TASK STATEMENT →
Give again only the lines beginning with the one that contains "Write part 2 of" and ending with the one that contains "return strip"; include both of those lines.
-------- DATA SHOWN --------
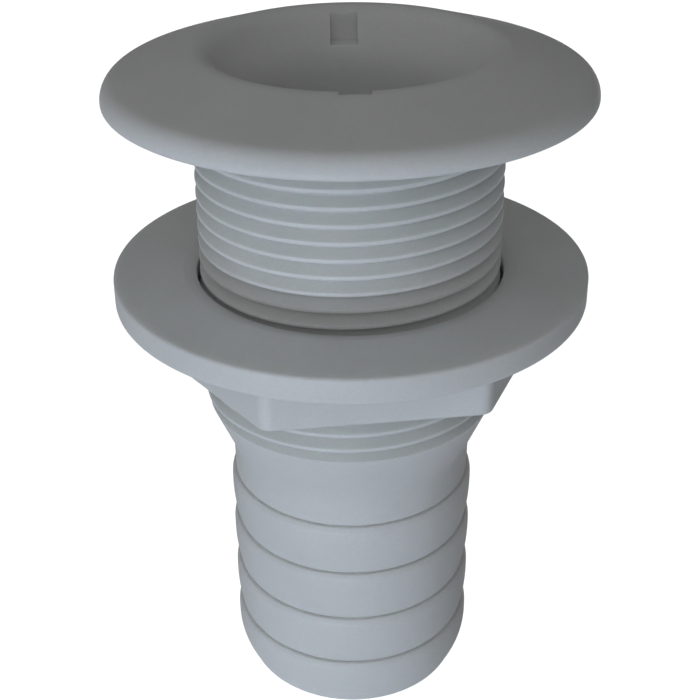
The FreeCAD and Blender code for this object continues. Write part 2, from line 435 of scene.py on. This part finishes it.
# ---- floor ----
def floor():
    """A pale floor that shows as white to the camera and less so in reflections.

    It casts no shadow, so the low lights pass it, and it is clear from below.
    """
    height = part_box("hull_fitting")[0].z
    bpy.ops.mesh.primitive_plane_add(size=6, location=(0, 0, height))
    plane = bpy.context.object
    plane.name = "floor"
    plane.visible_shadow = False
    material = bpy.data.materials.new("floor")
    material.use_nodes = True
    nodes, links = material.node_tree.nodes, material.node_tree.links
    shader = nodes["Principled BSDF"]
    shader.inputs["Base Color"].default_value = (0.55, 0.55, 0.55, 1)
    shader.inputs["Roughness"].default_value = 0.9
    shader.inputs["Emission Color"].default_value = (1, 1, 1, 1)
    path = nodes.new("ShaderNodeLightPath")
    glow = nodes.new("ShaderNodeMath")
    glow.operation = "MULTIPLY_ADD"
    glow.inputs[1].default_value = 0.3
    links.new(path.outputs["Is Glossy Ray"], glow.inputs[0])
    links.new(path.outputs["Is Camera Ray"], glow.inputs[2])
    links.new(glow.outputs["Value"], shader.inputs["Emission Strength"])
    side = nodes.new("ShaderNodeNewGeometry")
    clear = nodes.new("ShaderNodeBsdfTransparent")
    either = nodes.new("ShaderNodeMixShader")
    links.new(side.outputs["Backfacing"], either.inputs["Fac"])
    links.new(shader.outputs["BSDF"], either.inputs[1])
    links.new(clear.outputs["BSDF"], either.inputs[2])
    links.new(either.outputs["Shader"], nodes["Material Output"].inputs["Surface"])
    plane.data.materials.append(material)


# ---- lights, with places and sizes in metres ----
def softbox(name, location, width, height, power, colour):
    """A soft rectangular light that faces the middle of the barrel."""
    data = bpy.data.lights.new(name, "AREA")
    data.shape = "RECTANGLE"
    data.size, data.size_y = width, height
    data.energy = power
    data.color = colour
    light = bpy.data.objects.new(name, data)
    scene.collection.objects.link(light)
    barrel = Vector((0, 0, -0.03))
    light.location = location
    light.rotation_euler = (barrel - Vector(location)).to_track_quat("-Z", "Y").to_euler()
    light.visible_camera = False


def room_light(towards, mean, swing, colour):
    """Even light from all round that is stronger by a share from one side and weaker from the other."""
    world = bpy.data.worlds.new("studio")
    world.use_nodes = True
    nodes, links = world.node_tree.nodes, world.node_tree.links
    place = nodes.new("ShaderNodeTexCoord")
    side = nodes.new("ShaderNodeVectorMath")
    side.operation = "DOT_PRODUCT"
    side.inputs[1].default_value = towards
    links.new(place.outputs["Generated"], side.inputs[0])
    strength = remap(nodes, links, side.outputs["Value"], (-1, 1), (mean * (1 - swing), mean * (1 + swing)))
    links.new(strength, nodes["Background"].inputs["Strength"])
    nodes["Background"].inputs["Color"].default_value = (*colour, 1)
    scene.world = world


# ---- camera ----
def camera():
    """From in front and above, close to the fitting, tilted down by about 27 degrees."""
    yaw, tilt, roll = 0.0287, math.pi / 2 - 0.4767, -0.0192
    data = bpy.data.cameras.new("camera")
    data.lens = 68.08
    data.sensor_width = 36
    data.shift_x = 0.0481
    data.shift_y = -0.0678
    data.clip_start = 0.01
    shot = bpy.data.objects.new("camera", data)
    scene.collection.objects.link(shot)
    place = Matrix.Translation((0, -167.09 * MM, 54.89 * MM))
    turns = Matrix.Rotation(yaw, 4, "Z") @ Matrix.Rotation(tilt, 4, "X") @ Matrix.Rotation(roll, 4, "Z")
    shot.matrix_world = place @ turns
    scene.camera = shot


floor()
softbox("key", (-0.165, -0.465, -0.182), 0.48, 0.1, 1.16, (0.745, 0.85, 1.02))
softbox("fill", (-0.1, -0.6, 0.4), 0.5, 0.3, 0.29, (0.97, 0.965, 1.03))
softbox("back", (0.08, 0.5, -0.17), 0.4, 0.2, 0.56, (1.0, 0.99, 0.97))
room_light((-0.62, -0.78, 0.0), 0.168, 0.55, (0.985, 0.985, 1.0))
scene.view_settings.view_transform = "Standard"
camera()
--------
-------- DATA SHOWN --------
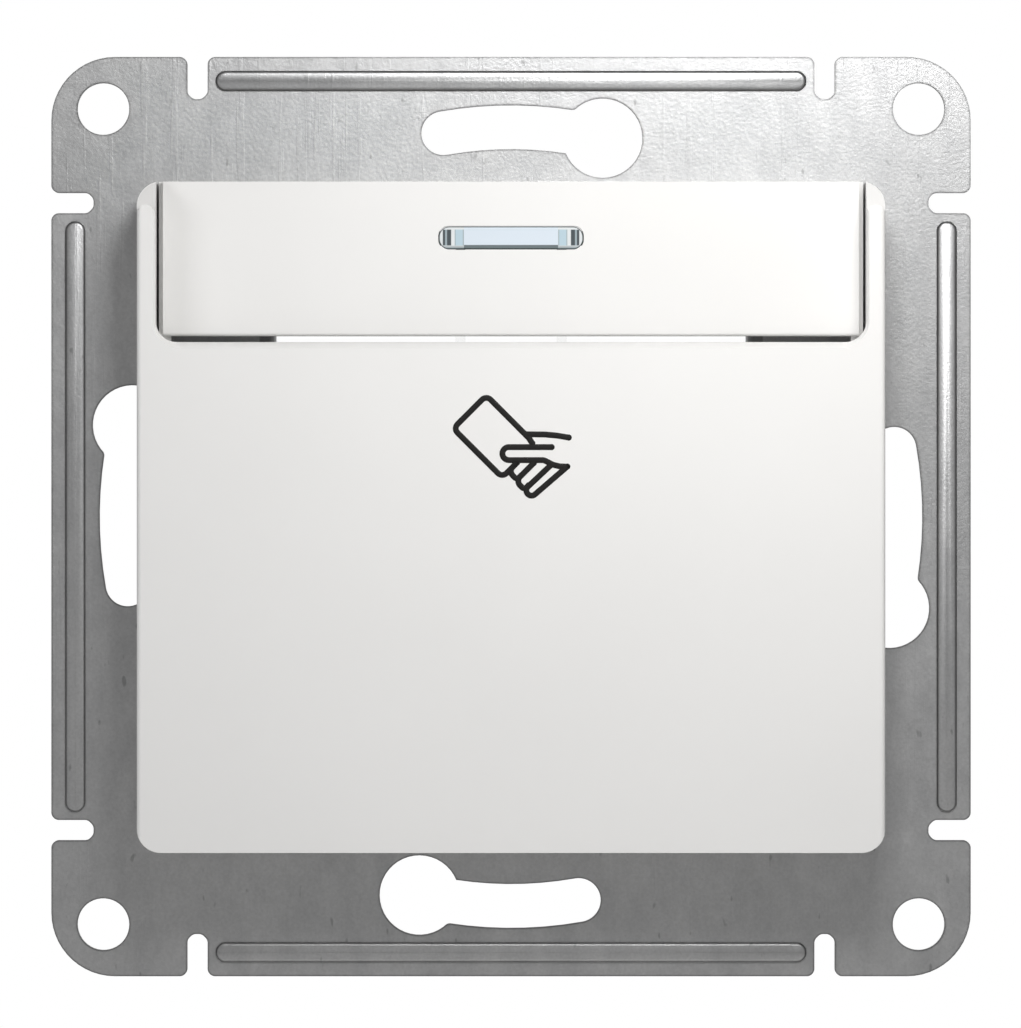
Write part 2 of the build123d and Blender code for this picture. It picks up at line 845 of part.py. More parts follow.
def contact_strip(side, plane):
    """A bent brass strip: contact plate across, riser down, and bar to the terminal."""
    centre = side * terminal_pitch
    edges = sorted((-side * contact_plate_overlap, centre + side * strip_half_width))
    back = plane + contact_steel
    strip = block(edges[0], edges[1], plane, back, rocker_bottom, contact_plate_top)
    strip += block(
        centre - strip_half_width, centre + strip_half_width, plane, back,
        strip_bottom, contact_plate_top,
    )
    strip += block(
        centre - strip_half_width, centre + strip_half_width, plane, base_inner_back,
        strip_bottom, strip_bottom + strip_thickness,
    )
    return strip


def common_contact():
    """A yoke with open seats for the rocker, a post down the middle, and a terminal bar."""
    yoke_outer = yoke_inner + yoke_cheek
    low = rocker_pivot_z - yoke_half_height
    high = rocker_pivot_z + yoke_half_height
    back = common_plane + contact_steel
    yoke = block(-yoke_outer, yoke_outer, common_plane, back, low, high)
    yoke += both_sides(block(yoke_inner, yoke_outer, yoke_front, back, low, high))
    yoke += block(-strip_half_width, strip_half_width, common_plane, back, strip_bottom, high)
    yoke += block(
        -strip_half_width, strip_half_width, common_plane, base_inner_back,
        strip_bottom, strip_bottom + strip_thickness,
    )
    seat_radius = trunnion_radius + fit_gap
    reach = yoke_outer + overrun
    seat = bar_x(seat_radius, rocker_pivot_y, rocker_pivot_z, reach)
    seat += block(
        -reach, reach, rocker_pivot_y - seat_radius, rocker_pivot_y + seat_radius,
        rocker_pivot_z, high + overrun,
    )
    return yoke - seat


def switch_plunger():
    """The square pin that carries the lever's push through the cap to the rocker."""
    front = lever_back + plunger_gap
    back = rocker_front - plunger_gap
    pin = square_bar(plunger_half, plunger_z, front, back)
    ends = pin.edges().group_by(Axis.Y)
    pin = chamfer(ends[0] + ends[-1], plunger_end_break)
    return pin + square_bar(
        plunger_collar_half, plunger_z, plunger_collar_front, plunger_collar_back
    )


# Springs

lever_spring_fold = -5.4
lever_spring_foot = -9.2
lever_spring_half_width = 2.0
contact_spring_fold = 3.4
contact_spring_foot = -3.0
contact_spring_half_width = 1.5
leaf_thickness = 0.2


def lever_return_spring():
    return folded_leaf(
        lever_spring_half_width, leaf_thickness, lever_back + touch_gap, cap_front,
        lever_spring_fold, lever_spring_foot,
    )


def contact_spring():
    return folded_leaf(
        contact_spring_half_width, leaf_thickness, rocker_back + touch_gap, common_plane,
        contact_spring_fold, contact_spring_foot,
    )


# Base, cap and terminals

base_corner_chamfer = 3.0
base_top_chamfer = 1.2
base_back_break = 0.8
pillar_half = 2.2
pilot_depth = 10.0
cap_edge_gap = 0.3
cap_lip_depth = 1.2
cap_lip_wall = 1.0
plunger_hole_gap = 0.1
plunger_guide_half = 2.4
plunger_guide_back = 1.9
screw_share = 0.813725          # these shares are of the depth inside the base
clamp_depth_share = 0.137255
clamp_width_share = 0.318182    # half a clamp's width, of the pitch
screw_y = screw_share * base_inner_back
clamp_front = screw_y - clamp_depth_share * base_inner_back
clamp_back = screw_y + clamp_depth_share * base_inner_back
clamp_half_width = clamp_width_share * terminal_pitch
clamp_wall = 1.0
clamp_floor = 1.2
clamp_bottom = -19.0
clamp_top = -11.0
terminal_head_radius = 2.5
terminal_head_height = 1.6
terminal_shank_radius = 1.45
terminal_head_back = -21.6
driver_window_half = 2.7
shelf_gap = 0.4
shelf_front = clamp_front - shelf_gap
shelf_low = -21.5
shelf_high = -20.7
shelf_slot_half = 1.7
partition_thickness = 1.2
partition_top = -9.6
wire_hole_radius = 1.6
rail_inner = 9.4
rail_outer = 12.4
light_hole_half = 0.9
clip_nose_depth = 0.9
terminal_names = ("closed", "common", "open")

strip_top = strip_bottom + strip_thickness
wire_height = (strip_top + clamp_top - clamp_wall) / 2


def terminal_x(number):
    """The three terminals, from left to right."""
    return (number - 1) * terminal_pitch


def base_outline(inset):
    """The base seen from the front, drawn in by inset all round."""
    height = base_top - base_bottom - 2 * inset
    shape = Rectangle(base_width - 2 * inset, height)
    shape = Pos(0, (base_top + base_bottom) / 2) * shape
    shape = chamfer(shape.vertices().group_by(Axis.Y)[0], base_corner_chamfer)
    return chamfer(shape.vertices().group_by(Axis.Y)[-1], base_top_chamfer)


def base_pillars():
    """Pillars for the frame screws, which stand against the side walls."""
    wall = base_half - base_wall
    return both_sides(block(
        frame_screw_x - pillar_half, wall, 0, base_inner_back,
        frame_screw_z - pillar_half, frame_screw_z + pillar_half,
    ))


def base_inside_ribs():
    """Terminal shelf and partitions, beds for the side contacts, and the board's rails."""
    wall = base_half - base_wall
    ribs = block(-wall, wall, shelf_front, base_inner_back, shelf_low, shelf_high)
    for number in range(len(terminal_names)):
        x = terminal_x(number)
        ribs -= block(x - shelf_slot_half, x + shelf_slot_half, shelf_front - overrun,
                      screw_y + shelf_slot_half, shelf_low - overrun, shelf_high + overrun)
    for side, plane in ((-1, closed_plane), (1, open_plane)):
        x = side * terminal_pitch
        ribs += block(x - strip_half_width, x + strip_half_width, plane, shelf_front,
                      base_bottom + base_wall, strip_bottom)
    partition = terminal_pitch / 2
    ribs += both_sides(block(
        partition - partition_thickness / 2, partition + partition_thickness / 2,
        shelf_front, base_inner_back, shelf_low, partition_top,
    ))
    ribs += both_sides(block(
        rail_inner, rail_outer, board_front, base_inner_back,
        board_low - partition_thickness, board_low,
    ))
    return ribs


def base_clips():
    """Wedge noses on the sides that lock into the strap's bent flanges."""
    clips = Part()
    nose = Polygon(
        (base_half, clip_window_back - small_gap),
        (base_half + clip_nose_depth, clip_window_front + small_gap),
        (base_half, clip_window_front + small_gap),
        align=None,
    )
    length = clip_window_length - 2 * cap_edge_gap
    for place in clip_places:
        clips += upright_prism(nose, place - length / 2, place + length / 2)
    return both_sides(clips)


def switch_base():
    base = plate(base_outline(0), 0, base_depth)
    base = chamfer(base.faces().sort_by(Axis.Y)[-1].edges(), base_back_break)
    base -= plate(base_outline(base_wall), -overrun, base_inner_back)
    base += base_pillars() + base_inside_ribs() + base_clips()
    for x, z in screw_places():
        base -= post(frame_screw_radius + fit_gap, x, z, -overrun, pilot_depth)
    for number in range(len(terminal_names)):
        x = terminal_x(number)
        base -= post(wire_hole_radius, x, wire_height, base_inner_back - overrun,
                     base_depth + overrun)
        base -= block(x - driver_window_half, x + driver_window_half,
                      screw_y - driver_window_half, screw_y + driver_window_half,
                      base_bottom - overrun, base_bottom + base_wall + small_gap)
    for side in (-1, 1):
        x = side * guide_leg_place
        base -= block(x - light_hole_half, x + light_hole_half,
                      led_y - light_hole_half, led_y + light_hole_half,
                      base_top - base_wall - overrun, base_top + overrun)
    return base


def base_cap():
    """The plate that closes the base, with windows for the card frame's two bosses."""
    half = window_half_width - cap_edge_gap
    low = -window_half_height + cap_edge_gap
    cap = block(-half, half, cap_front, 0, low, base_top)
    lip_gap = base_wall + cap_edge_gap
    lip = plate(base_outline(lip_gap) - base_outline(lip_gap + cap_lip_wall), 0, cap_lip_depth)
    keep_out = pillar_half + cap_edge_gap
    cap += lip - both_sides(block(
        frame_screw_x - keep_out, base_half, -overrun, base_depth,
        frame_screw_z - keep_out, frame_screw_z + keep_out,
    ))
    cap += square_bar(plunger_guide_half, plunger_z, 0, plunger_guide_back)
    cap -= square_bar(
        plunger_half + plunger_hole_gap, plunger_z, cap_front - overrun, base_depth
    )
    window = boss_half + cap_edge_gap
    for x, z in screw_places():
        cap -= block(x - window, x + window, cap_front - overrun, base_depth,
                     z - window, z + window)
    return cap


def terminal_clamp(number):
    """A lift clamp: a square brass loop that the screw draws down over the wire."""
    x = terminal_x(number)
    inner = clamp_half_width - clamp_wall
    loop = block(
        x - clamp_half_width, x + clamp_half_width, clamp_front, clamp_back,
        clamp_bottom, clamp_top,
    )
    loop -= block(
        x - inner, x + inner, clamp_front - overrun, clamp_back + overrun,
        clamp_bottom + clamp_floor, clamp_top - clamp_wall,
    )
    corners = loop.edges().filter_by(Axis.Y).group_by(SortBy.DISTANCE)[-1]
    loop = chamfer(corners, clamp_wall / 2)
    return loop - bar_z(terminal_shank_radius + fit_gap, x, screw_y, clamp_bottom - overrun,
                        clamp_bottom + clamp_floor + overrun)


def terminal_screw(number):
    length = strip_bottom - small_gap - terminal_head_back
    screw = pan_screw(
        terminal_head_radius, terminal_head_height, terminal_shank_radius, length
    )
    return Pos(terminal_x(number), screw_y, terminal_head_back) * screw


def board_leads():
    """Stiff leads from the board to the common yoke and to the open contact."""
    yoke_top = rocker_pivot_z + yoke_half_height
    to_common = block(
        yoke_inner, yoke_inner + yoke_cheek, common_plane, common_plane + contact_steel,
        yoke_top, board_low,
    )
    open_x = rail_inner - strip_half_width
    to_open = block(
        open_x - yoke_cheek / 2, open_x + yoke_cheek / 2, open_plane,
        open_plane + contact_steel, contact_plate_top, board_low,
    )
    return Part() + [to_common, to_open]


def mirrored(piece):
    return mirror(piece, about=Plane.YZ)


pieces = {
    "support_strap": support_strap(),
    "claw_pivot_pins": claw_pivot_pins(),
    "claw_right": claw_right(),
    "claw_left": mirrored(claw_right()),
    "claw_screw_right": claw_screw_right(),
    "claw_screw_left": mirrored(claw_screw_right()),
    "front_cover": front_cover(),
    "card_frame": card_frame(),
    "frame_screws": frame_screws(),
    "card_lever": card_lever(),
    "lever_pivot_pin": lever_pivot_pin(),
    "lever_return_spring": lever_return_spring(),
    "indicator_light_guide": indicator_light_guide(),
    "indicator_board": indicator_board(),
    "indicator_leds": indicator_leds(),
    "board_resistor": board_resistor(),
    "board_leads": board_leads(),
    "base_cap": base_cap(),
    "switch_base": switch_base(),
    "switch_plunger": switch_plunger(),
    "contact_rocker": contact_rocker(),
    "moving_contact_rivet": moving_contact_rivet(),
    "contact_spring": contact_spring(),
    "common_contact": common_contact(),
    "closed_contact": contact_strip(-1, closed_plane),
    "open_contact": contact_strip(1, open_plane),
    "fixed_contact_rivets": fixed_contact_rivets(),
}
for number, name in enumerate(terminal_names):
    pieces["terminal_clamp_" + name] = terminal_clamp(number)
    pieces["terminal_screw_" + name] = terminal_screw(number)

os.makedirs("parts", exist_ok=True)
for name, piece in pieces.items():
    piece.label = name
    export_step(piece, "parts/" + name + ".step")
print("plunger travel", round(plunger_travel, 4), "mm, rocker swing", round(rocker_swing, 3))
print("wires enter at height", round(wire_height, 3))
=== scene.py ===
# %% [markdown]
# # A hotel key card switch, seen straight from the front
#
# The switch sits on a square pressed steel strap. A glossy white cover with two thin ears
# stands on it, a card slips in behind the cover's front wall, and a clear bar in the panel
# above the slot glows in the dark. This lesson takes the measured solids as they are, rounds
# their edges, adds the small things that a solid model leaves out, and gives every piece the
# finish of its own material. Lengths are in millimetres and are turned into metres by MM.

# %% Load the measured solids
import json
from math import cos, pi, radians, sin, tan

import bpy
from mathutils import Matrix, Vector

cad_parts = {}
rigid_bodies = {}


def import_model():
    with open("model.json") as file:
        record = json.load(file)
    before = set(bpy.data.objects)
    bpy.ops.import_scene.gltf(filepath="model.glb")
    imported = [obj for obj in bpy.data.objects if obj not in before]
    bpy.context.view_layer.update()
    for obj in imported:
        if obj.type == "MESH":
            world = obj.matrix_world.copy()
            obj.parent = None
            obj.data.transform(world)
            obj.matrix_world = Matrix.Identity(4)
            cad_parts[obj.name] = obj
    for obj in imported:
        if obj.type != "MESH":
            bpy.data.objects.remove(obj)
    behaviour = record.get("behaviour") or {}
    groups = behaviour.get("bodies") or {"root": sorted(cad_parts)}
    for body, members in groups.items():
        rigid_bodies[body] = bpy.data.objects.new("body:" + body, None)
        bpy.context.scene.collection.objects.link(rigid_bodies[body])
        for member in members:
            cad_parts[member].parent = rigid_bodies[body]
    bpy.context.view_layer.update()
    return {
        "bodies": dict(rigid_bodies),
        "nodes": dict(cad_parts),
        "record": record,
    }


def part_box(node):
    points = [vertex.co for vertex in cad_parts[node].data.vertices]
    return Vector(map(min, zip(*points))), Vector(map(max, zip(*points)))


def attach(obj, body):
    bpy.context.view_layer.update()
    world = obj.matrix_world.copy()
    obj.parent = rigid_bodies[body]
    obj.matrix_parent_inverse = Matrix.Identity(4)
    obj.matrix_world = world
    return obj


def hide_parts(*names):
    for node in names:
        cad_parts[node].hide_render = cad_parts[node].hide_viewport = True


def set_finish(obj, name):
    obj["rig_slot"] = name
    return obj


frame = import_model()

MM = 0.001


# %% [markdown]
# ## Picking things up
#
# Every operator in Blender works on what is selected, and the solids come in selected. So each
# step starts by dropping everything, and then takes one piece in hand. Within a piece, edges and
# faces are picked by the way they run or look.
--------
COMPLETE OUTPUT →
Write part 2 of the build123d and Blender code for this picture. It picks up at line 845 of part.py. More parts follow.
def contact_strip(side, plane):
    """A bent brass strip: contact plate across, riser down, and bar to the terminal."""
    centre = side * terminal_pitch
    edges = sorted((-side * contact_plate_overlap, centre + side * strip_half_width))
    back = plane + contact_steel
    strip = block(edges[0], edges[1], plane, back, rocker_bottom, contact_plate_top)
    strip += block(
        centre - strip_half_width, centre + strip_half_width, plane, back,
        strip_bottom, contact_plate_top,
    )
    strip += block(
        centre - strip_half_width, centre + strip_half_width, plane, base_inner_back,
        strip_bottom, strip_bottom + strip_thickness,
    )
    return strip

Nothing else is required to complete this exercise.